• [Exercise instructions]: Only the lines starting at the one with "pieces = [make_foot_base(), make_clamp_plate()]" and ending at the one with "for node in" should be copied, exactly and with both ends kept.

=-=-=

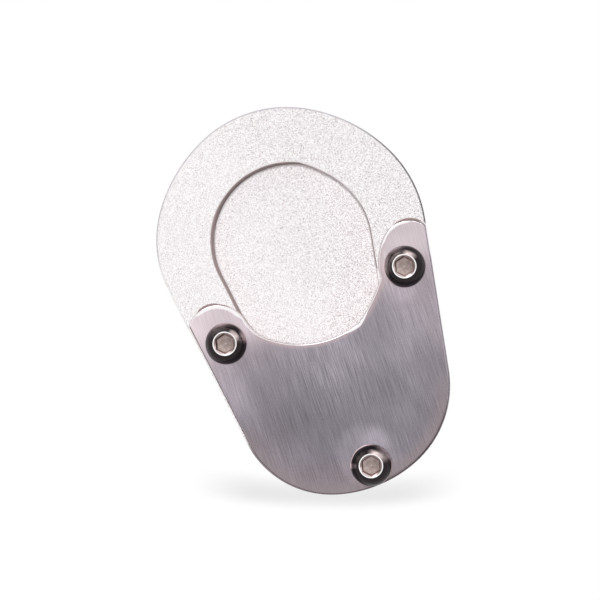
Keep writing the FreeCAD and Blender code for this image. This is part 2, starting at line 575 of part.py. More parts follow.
def draw_plate_outline(sketch):
    """Both lugs, the hooked inner edge between them, and the sides and heel just inside the base's own."""
    left_side, *heel_arcs, right_side = lower_outline(size["plate_left_inset"], size["plate_margin"])
    flank = flank_centre(right_lug_centre)
    embrace_centre = plane(size["embrace_x"], size["embrace_y"])
    edge_centre = plane(size["right_edge_x"], size["right_edge_y"])
    right_root = circles_meet(edge_centre, size["right_edge_radius"] - size["right_root_radius"],
                              flank, size["right_flank_radius"] + size["right_root_radius"], -1)
    kink = circles_meet(embrace_centre, size["embrace_radius"] - size["plate_kink_radius"],
                        edge_centre, size["right_edge_radius"] - size["plate_kink_radius"], 1)
    left_root = circles_meet(embrace_centre, size["embrace_radius"] - size["left_root_radius"],
                             left_lug_centre, size["left_lug_radius"] + size["left_root_radius"], 1)
    corner_radius = size["plate_corner_radius"]
    right_corner = corner_on_side(right_side, corner_radius, right_lug_centre,
                                  size["right_lug_radius"] - corner_radius, 1)
    left_corner = corner_on_side(left_side, corner_radius, left_lug_centre,
                                 size["left_lug_radius"] - corner_radius, -1)
    draw_outline(sketch, [
        *heel_arcs,
        right_side,
        arc(right_corner, corner_radius, 1),
        arc(right_lug_centre, size["right_lug_radius"], 1),
        arc(flank, size["right_flank_radius"], 1),
        arc(right_root, size["right_root_radius"], -1),
        arc(edge_centre, size["right_edge_radius"], -1),
        arc(kink, size["plate_kink_radius"], -1),
        arc(embrace_centre, size["embrace_radius"], -1),
        arc(left_root, size["left_root_radius"], -1),
        arc(left_lug_centre, size["left_lug_radius"], 1),
        arc(left_corner, corner_radius, 1),
        left_side,
    ], {})
    heel_l, heel, heel_r, side_r, corner_r, tip, flank_arc, root_r, *others = range(15)
    edge_arc, kink_arc, embrace, root_l, lug_l, corner_l, side_l = others
    bind_lower_outline(sketch, (side_l, heel_l, heel, heel_r, side_r),
                       "Sizes.plate_left_inset", "Sizes.plate_margin")
    bind_radius(sketch, corner_r, "right_corner", "Sizes.plate_corner_radius")
    bind_radius(sketch, corner_l, "left_corner", "Sizes.plate_corner_radius")
    bind_centre(sketch, tip, "right_lug", RIGHT_LUG_X, RIGHT_LUG_Y)
    bind_radius(sketch, tip, "right_tip", "Sizes.right_lug_radius")
    bind_radius(sketch, flank_arc, "right_flank", "Sizes.right_flank_radius")
    drop = Sketcher.Constraint("DistanceY", flank_arc, 3, tip, 3, size["right_flank_drop"])
    bind(sketch, "right_flank_drop", drop, "Sizes.right_flank_drop")
    bind_radius(sketch, root_r, "right_root", "Sizes.right_root_radius")
    bind_centre(sketch, edge_arc, "right_edge", "Sizes.right_edge_x", "Sizes.right_edge_y")
    bind_radius(sketch, edge_arc, "right_edge_arc", "Sizes.right_edge_radius")
    bind_radius(sketch, kink_arc, "kink", "Sizes.plate_kink_radius")
    bind_centre(sketch, embrace, "embrace", "Sizes.embrace_x", "Sizes.embrace_y")
    bind_radius(sketch, embrace, "embrace_arc", "Sizes.embrace_radius")
    bind_radius(sketch, root_l, "left_root", "Sizes.left_root_radius")
    bind_centre(sketch, lug_l, "left_lug", LEFT_LUG_X, LEFT_LUG_Y)
    bind_radius(sketch, lug_l, "left_lug_arc", "Sizes.left_lug_radius")


def make_clamp_plate():
    """Stainless plate, cut from sheet, with its upper edge polished round."""
    body = new_body("clamp_plate")
    outline = new_sketch(body, "plate_outline", height=SEAT_HEIGHT)
    draw_plate_outline(outline)
    pad(body, "plate_sheet", outline, "Sizes.plate_thickness")
    dress_edges(body, "Fillet", "plate_upper_edge", lambda edge: flat_at(edge, size["base_height"]),
                "Radius", "Sizes.plate_edge_round")
    holes = new_sketch(body, "clearance_hole_circles", height="Sizes.base_height")
    draw_screw_holes(holes, size["thread_diameter"] / 2 + size["plate_hole_clearance"],
                     "Sizes.thread_diameter / 2 + Sizes.plate_hole_clearance")
    pocket(body, "clearance_holes", holes)
    return body


def draw_screw_profile(sketch):
    """Half section of the screw, from the middle of its tip to the middle of its head."""
    core = size["thread_diameter"] / 2
    head = size["head_diameter"] / 2
    rim = size["rim_diameter"] / 2
    top = size["head_height"]
    tip = -size["shank_length"]
    points = [(0, tip), (core, tip), (core, 0), (head, 0), (head, size["head_edge"]), (rim, top), (0, top)]
    tip_face, shank, bearing, edge, dome, rim_face, axis = range(7)
    for number, (x, z) in enumerate(points):
        next_x, next_z = points[(number + 1) % len(points)]
        if number != dome:
            sketch.addGeometry(Part.LineSegment(plane(x, z), plane(next_x, next_z)), False)
            continue
        rise = next_z - z
        centre_z = z + (rise ** 2 + next_x ** 2 - x ** 2) / (2 * rise)
        radius = math.hypot(x, z - centre_z)
        circle = Part.Circle(plane(0, centre_z), UP, radius)
        angles = (math.atan2(z - centre_z, x), math.atan2(next_z - centre_z, next_x))
        sketch.addGeometry(Part.ArcOfCircle(circle, *angles), False)
    for number in range(len(points)):
        follower = (number + 1) % len(points)
        sketch.addConstraint(Sketcher.Constraint("Coincident", number, 2, follower, 1))
    for flat in (tip_face, bearing, rim_face):
        sketch.addConstraint(Sketcher.Constraint("Horizontal", flat))
    for upright in (shank, edge, axis):
        sketch.addConstraint(Sketcher.Constraint("Vertical", upright))
    sketch.addConstraint(Sketcher.Constraint("PointOnObject", axis, 1, -2))
    sketch.addConstraint(Sketcher.Constraint("PointOnObject", dome, 3, -2))
    sketch.addConstraint(Sketcher.Constraint("PointOnObject", bearing, 1, -1))
    for name, first, second, kind, reach, formula in (
            ("shank_radius", (-1, 1), (shank, 1), "DistanceX", core, "Sizes.thread_diameter / 2"),
            ("head_radius", (-1, 1), (edge, 1), "DistanceX", head, "Sizes.head_diameter / 2"),
            ("rim_radius", (-1, 1), (rim_face, 1), "DistanceX", rim, "Sizes.rim_diameter / 2"),
            ("head_height", (-1, 1), (rim_face, 1), "DistanceY", top, "Sizes.head_height"),
            ("edge_height", (edge, 1), (edge, 2), "DistanceY", size["head_edge"], "Sizes.head_edge"),
            ("shank_length", (tip_face, 1), (-1, 1), "DistanceY", -tip, "Sizes.shank_length")):
        bind(sketch, name, Sketcher.Constraint(kind, *first, *second, reach), formula)


def draw_cone_section(sketch, top, top_formula, radius, radius_formula, depth, depth_formula):
    """Half section of a cone that opens upwards: along its mouth, down the slope and back up the axis."""
    points = [(0, top), (radius, top), (0, top - depth)]
    for number, (x, z) in enumerate(points):
        sketch.addGeometry(Part.LineSegment(plane(x, z), plane(*points[(number + 1) % 3])), False)
    for number in range(3):
        sketch.addConstraint(Sketcher.Constraint("Coincident", number, 2, (number + 1) % 3, 1))
    sketch.addConstraint(Sketcher.Constraint("Horizontal", 0))
    sketch.addConstraint(Sketcher.Constraint("Vertical", 2))
    sketch.addConstraint(Sketcher.Constraint("PointOnObject", 2, 1, -2))
    bind(sketch, "mouth_height", Sketcher.Constraint("DistanceY", -1, 1, 0, 1, top), top_formula)
    bind(sketch, "mouth_radius", Sketcher.Constraint("DistanceX", 0, 1, 0, 2, radius), radius_formula)
    bind(sketch, "cone_depth", Sketcher.Constraint("DistanceY", 2, 1, 2, 2, depth), depth_formula)


def draw_hexagon(sketch, width, width_formula):
    """Hexagon with a corner on the sketch's +Y, sized across its flats."""
    corner_reach = width / math.sqrt(3)
    corners = [heading(90 + 60 * step) * corner_reach for step in range(6)]
    for number, corner in enumerate(corners):
        sketch.addGeometry(Part.LineSegment(corner, corners[(number + 1) % 6]), False)
    pitch_circle = sketch.addGeometry(Part.Circle(plane(0, 0), UP, corner_reach), True)
    sketch.addConstraint(Sketcher.Constraint("Coincident", pitch_circle, 3, -1, 1))
    for number in range(6):
        sketch.addConstraint(Sketcher.Constraint("Coincident", number, 2, (number + 1) % 6, 1))
        sketch.addConstraint(Sketcher.Constraint("PointOnObject", number, 1, pitch_circle))
        if number:
            sketch.addConstraint(Sketcher.Constraint("Equal", 0, number))
    sketch.addConstraint(Sketcher.Constraint("PointOnObject", 0, 1, -2))
    bind_radius(sketch, pitch_circle, "corner_reach", f"{width_formula} / sqrt(3)")


def revolve(body, kind, name, sketch):
    feature = body.newObject(f"PartDesign::{kind}", name)
    feature.Profile = sketch
    feature.ReferenceAxis = (sketch, ["V_Axis"])
    feature.Angle = 360
    doc.recompute()
    return feature


def make_screw(place):
    """Button head socket screw, seated on the plate, its hexagon turned to where it stopped."""
    label = {"left": "screw_left_lug", "right": "screw_right_lug", "heel": "screw_heel"}[place]
    body = new_body(label)
    profile = new_sketch(body, f"{label}_section", "XZ_Plane")
    draw_screw_profile(profile)
    revolve(body, "Revolution", f"{label}_blank", profile)

    hexagon = new_sketch(body, f"{label}_hexagon", height="Sizes.head_height")
    draw_hexagon(hexagon, size["socket_width"], "Sizes.socket_width")
    pocket(body, f"{label}_socket", hexagon, "Sizes.socket_depth")

    floor_height = size["head_height"] - size["socket_depth"]
    for cut, height, height_formula, width in (
            ("mouth", size["head_height"], "Sizes.head_height", "mouth_diameter"),
            ("drill_point", floor_height, "Sizes.head_height - Sizes.socket_depth", "drill_point_diameter")):
        cone = new_sketch(body, f"{label}_{cut}_section", "XZ_Plane")
        draw_cone_section(cone, height, height_formula, size[width] / 2, f"Sizes.{width} / 2",
                          size[f"{cut}_depth"], f"Sizes.{cut}_depth")
        revolve(body, "Groove", f"{label}_{cut}", cone)

    body.setExpression("Placement.Base.x", f"Sizes.{place}_screw_x")
    body.setExpression("Placement.Base.y", SCREW_Y[place])
    body.setExpression("Placement.Base.z", "Sizes.base_height")
    body.setExpression("Placement.Rotation.Angle", f"Sizes.{place}_screw_turn")
    doc.recompute()
    return body


pieces = [make_foot_base(), make_clamp_plate()] + [make_screw(place) for place in screw_places]
doc.recompute()

failed = [item.Name for item in doc.Objects if "Invalid" in item.State or "Error" in item.State]
loose = [item.Name for item in doc.Objects
         if item.TypeId == "Sketcher::SketchObject" and not item.FullyConstrained]
unsound = [body.Label for body in pieces
           if body.Shape.isNull() or not body.Shape.isValid() or len(body.Shape.Solids) != 1]
if failed or loose or unsound:
    raise RuntimeError(f"failed {failed}, loose sketches {loose}, unsound {unsound}")

os.makedirs("parts", exist_ok=True)
for body in pieces:
    body.Shape.exportStep(f"parts/{body.Label}.step")
    box = body.Shape.BoundBox
    print(f"{body.Label}: {body.Shape.Volume:.0f} mm3, x {box.XMin:.2f} to {box.XMax:.2f}, "
          f"y {box.YMin:.2f} to {box.YMax:.2f}, z {box.ZMin:.2f} to {box.ZMax:.2f}")
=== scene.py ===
import math

import bmesh
import bpy
from mathutils import Matrix, Vector


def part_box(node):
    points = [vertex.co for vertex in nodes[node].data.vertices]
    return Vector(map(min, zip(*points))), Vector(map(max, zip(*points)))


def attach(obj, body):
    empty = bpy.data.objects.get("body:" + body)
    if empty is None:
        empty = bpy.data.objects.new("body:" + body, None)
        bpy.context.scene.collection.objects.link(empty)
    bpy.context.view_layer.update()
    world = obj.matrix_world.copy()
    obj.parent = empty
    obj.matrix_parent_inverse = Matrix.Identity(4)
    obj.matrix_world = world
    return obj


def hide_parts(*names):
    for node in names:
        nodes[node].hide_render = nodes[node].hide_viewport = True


# Kickstand foot enlarger: bead blasted aluminium base, brushed stainless clamp plate, three polished screws.
# Metres and degrees. +Y runs from the heel to the ring end, +Z is up.
# A pair in a dictionary is mostly where a mask starts and where it is full. Tilts are the upward part of a
# normal. Sides are a heading in the picture, with the cosines where they start and are full.

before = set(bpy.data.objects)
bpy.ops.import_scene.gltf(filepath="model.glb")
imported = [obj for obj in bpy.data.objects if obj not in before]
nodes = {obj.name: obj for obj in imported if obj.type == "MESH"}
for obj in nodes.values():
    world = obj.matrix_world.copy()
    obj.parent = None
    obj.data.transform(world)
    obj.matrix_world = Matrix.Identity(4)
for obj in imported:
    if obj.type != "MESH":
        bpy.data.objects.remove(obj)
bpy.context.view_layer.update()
mm = 0.001
lengthwise = Vector((0, 1, 0))
crosswise = Vector((1, 0, 0))
pictureTurn = 18.47                       # the photograph's up, clockwise from +Y


def middleOf(node):
    low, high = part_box(node)
    return (low + high) / 2


def sine(degrees):
    return math.sin(math.radians(degrees))


def cosine(degrees):
    return math.cos(math.radians(degrees))


def flatWay(degrees):
    # unit vector in the floor's plane, clockwise from +Y
    return Vector((sine(degrees), cosine(degrees), 0))


def inPicture(degrees):
    # the same, clockwise from the picture's up
    return flatWay(pictureTurn + degrees)


# what several pieces need
screwNodes = {"leftScrew": "screw_left_lug", "rightScrew": "screw_right_lug", "heelScrew": "screw_heel"}
screwPlaces = {name: middleOf(node) for name, node in screwNodes.items()}
lugMiddles = {
    "left": screwPlaces["leftScrew"] + Vector((-1.4, 2.7, 0)) * mm,
    "right": screwPlaces["rightScrew"] + Vector((2.7, 3.9, 0)) * mm,
}
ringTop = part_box("foot_base")[1].z
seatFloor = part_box("clamp_plate")[0].z
pictureUp = inPicture(0)
pictureRight = inPicture(90)
leftFlank = flatWay(-98.7)                # square to the straight flanks
rightFlank = flatWay(99.6)
print("frame loaded, ring top at", round(ringTop / mm, 2), "mm")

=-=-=

• [Response to the exercise]:
pieces = [make_foot_base(), make_clamp_plate()] + [make_screw(place) for place in screw_places]
doc.recompute()

failed = [item.Name for item in doc.Objects if "Invalid" in item.State or "Error" in item.State]
loose = [item.Name for item in doc.Objects
         if item.TypeId == "Sketcher::SketchObject" and not item.FullyConstrained]
unsound = [body.Label for body in pieces
           if body.Shape.isNull() or not body.Shape.isValid() or len(body.Shape.Solids) != 1]
if failed or loose or unsound:
    raise RuntimeError(f"failed {failed}, loose sketches {loose}, unsound {unsound}")

os.makedirs("parts", exist_ok=True)
for body in pieces:
    body.Shape.exportStep(f"parts/{body.Label}.step")
    box = body.Shape.BoundBox
    print(f"{body.Label}: {body.Shape.Volume:.0f} mm3, x {box.XMin:.2f} to {box.XMax:.2f}, "
          f"y {box.YMin:.2f} to {box.YMax:.2f}, z {box.ZMin:.2f} to {box.ZMax:.2f}")
=== scene.py ===
import math

import bmesh
import bpy
from mathutils import Matrix, Vector


def part_box(node):
    points = [vertex.co for vertex in nodes[node].data.vertices]
    return Vector(map(min, zip(*points))), Vector(map(max, zip(*points)))


def attach(obj, body):
    empty = bpy.data.objects.get("body:" + body)
    if empty is None:
        empty = bpy.data.objects.new("body:" + body, None)
        bpy.context.scene.collection.objects.link(empty)
    bpy.context.view_layer.update()
    world = obj.matrix_world.copy()
    obj.parent = empty
    obj.matrix_parent_inverse = Matrix.Identity(4)
    obj.matrix_world = world
    return obj


def hide_parts(*names):
    for node in names:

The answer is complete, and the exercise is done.